When Sow and Friedman sought help in 2016, friendship therapy was a relatively unknown concept. They struggled to find a therapist who specialized in friendships rather than romantic or business relationships. However, the landscape is changing. As awareness grows about the significant role friendships play in mental health, more people are turning to therapy to repair and nurture these vital connections, especially in the wake of the COVID-19 pandemic.
“The way society views friendship is evolving,” says Miriam Kirmayer, a clinical psychologist and friendship expert based in Canada.
Barbie Atkinson, a therapist at Catalyst Counseling in Houston, has witnessed this shift firsthand. In the past, clients would inquire hesitantly about attending therapy with a friend, unsure if it was even an option. Today, approximately 25% of her clientele consists of friends seeking therapy together.
Friendship therapy clients approach Atkinson for various reasons, such as navigating political differences, coping with shared grief, or adjusting to major life transitions like a friend having a baby or relocating for work. “It’s just normal human stuff,” Atkinson explains.
The therapeutic process for friends is similar to that of couples therapy, minus the discussions about sex, romance, or co-parenting. Atkinson helps friends understand their attachment styles, improve communication, and set goals for their relationship. “You see two people who are saddened by the state of their friendship and are actively trying to mend it,” she says.
According to Victoria Kress, a professor of psychological sciences and counseling at Youngstown State University in Ohio, most friendship conflicts can be resolved collaboratively, provided the relationship hasn’t turned toxic or abusive. Kress, who frequently mediated disputes between friends during her time as a college counselor, sees friendship therapy as a powerful tool for promoting growth and healing across all relationships in a person’s life.
“Friendship counseling is an excellent way to encourage personal development and emotional healing,” Kress notes. “The skills learned in these sessions can enhance all areas of a person’s relational life.”
The importance of strong friendships is increasingly recognized by the public as well. Recent research suggests that close friendships may be even more crucial for well-being than familial bonds. A 2023 survey found that 61% of U.S. adults believe having close friendships is essential for a fulfilling life, compared to only about a quarter who say the same about marriage or parenthood. As traditional milestones like marriage and children become less central, many people are investing more in their platonic relationships, sometimes with the help of a therapist.
Although official data on the prevalence of friendship therapy is limited—likely because it’s not a formalized specialty—therapists like Paul Hokemeyer, a Colorado-based marriage and family therapist, have observed a growing demand for it. Hokemeyer has even worked with friends himself, including pairs grappling with the transition from college to adulthood.

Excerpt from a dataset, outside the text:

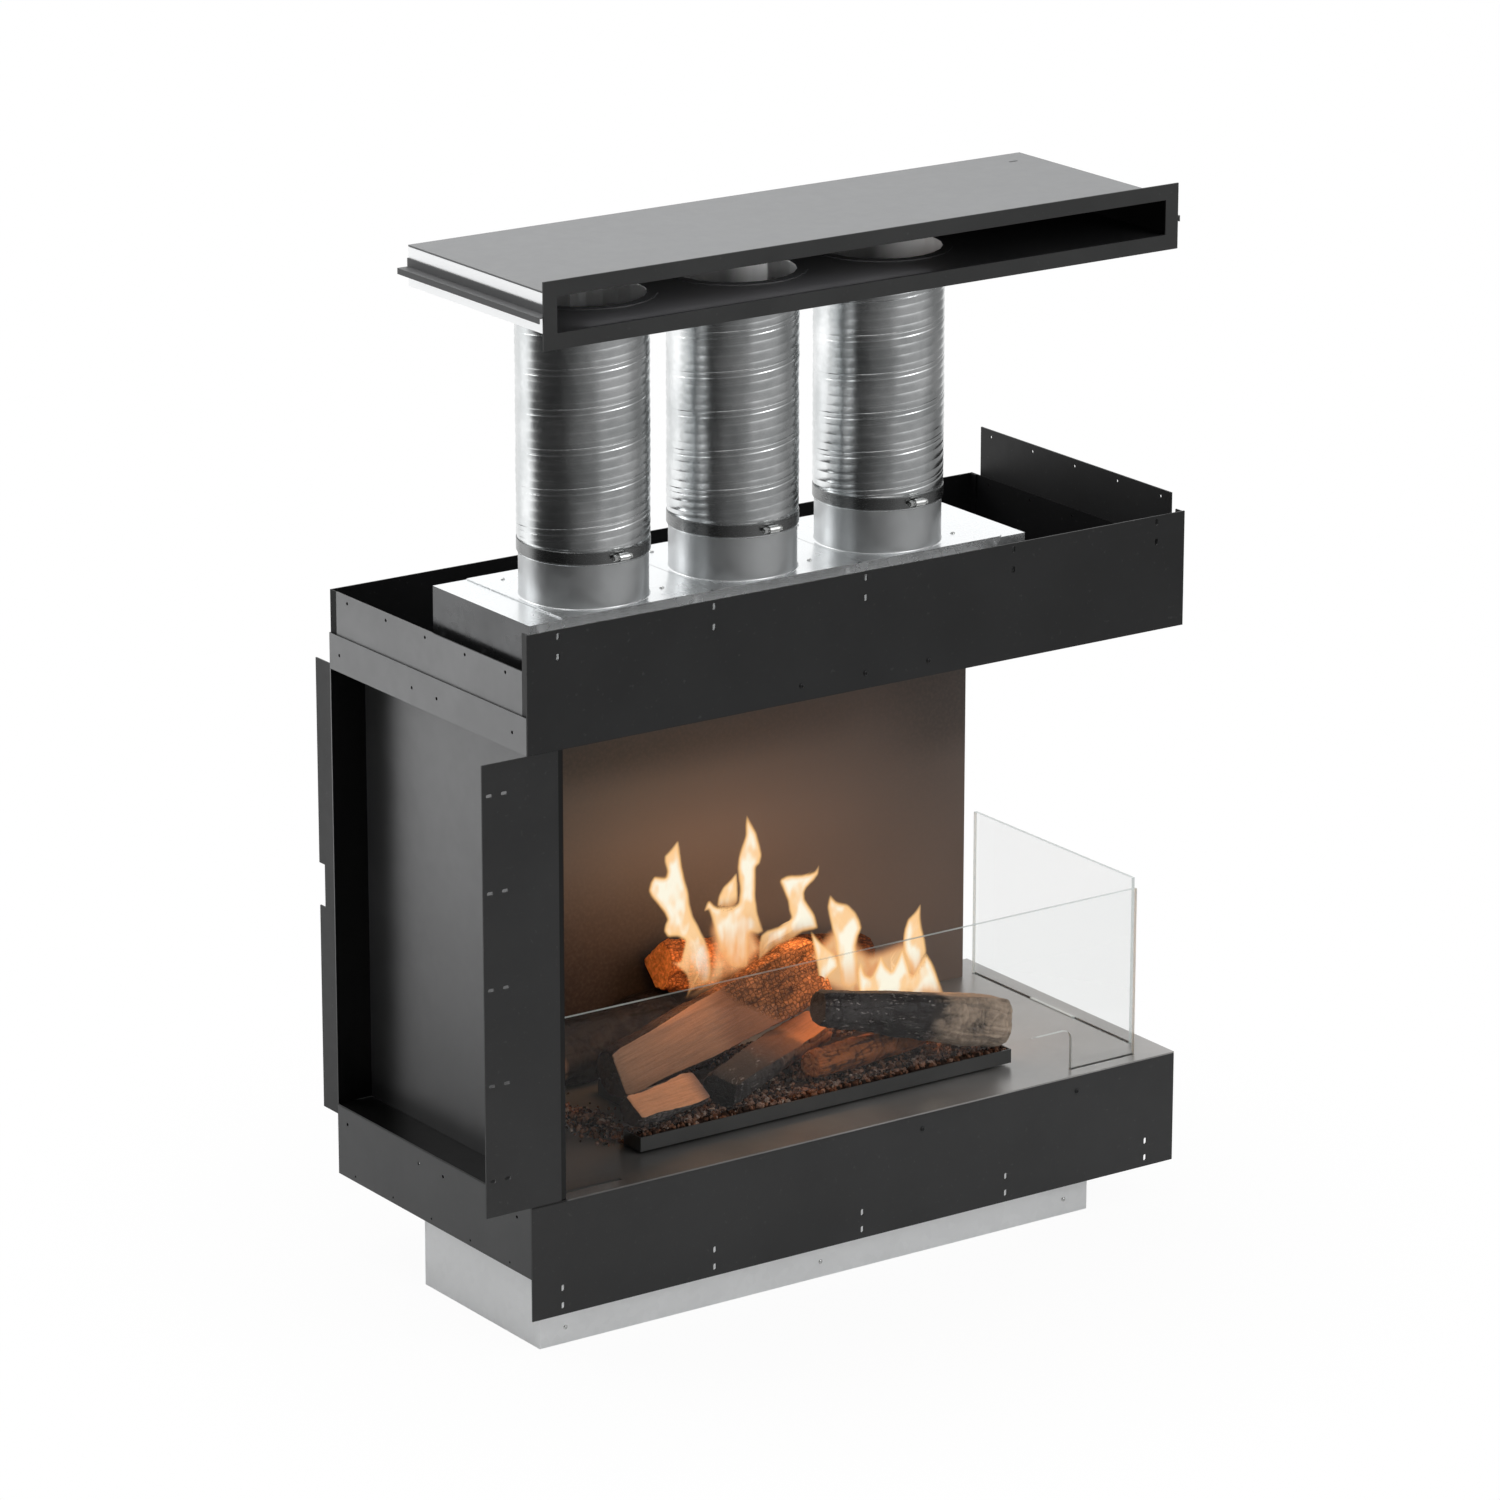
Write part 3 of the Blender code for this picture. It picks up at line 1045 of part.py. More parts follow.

Friendship therapy seems particularly popular among millennials, a generation known for valuing mental health, human connections, and experiences. “There’s a real hunger for human connection,” Hokemeyer says. “Millennials, in particular, place a high value on friendships and mental well-being.”
Kirmayer has also noticed an uptick in interest. The demand has become so great that she has shifted her focus to offering friendship-focused workshops that are accessible to people across various locations, circumventing the limitations imposed by licensing requirements. “This is something many of us are dealing with,” she says.
As society continues to acknowledge the profound impact friendships have on mental health, friendship therapy is poised to become a mainstream approach for those seeking to strengthen and sustain these essential bonds.